Dynamic Prediction for Accuracy Maintaining Reliability of Superprecision Rolling Bearing in Service

Abstract

A dynamic prediction method for accuracy maintaining reliability (AMR) of superprecision rolling bearings (SPRBs) in service is proposed by effectively fusing chaos theory and grey system theory and applying stochastic processes. In this paper, the time series of a vibration signal is used to characterize the state information for SPRB, and four runtime data points can be predicted in the future, which depends on four chaotic forecasting models to preprocess the time series. Using the grey bootstrap method and sampling from the four runtime data, a large amount of generated data (GD) are gained to analyze the changes in information on bearing service accuracy. Then, using a predefined accuracy threshold to match the Poisson count for the GD, the estimated value of variation intensity is obtained. Subsequently, with the help of the Poisson process, the dynamic evolution process is forecast in real time for AMR of the SPRB for each step in the future.

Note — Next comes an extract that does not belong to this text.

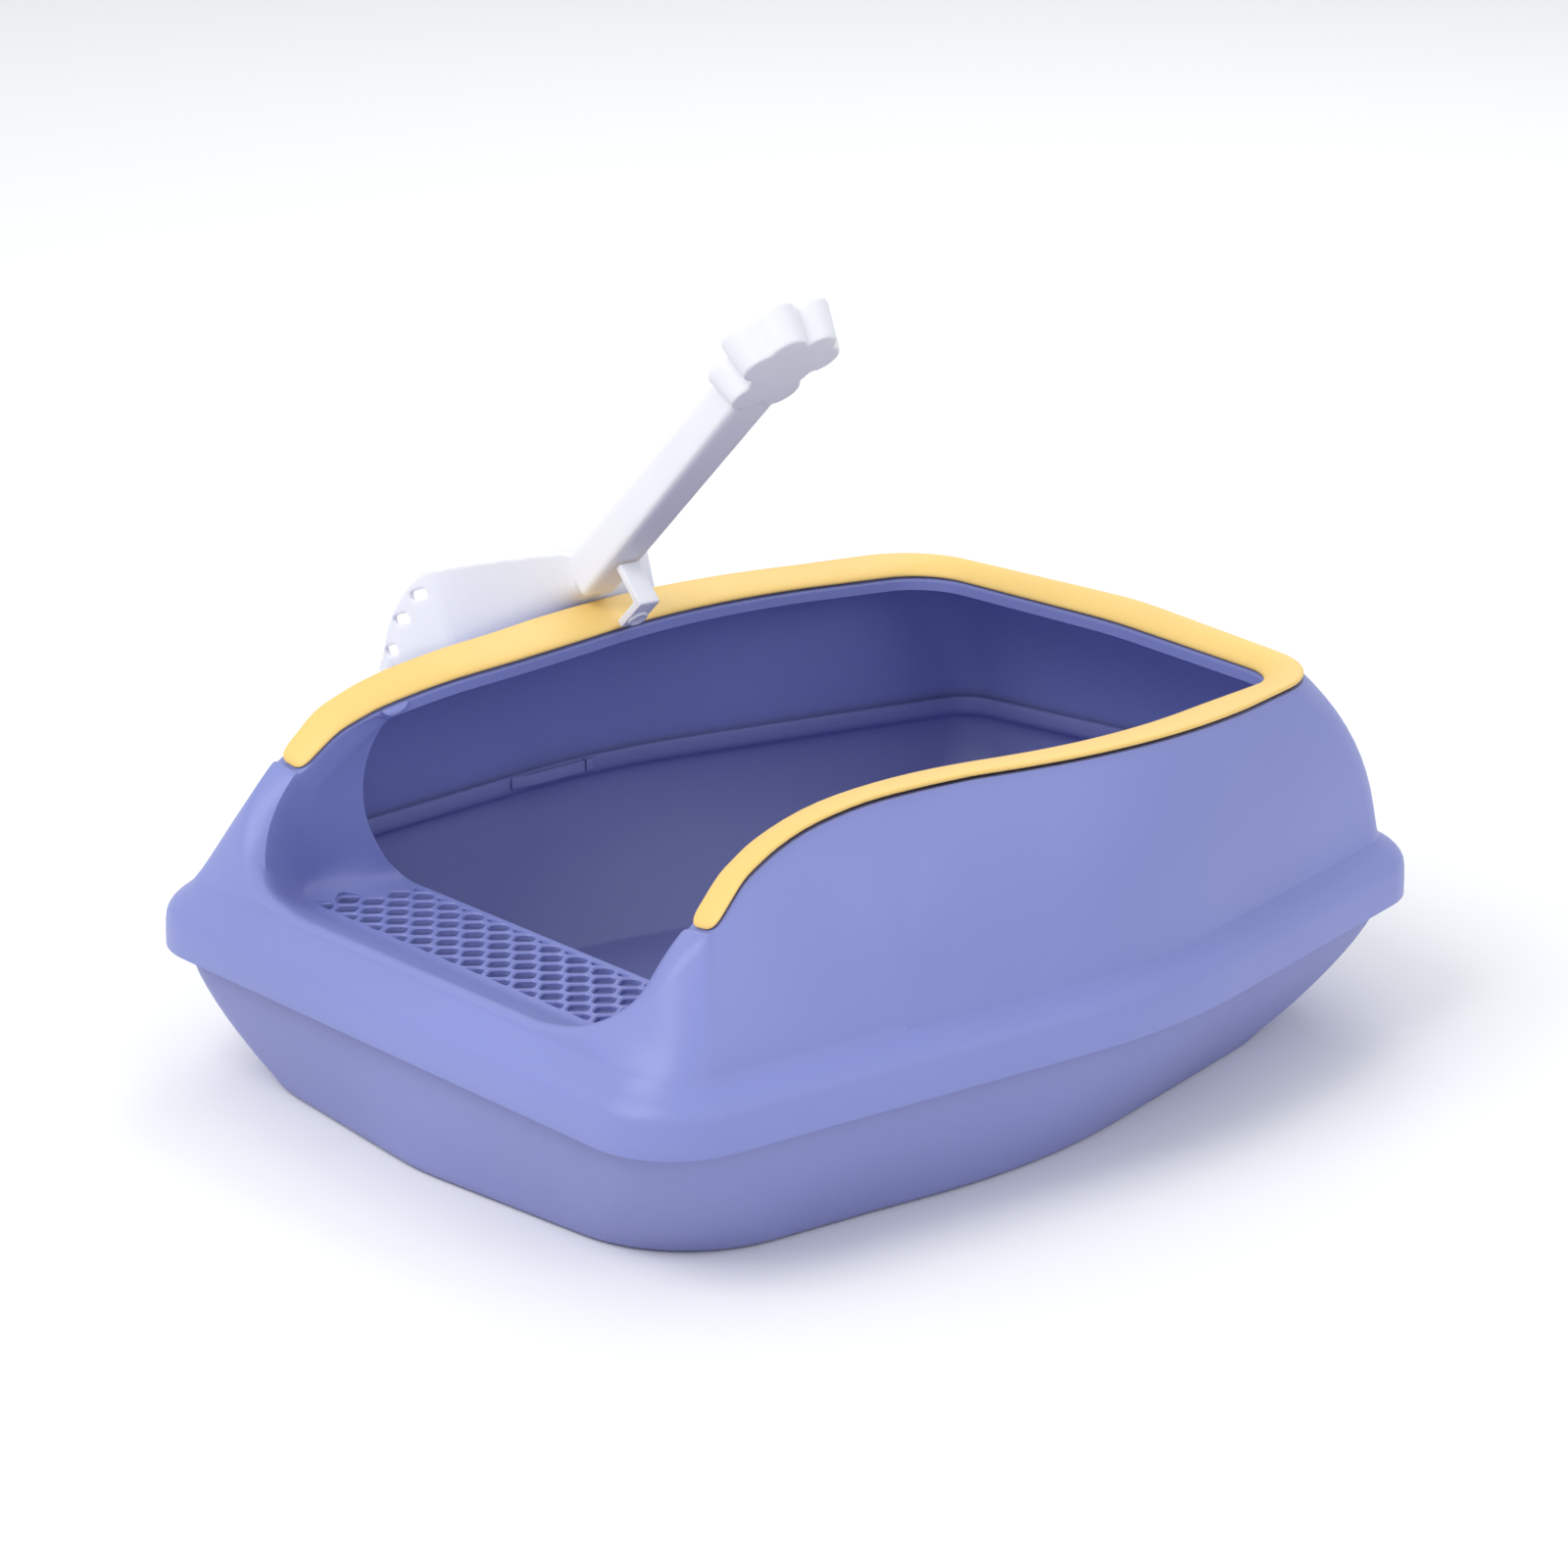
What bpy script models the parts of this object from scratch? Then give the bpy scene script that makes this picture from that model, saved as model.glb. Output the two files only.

Finally, according to a novel concept for maintaining relative reliability in an SPRB, the failure degree of a bearing maintaining an optimum accuracy status (BMOAS) is effectively described. Experimental investigation shows that multiple chaotic forecasting methods are accurate and feasible with all relative errors below 15%; the reliability of each step in the future can truly be described, and the prediction results for AMR over the same subseries show good consistency; dynamic monitoring of the health status of SPRB can be realized by the degree to which a BMOAS fails.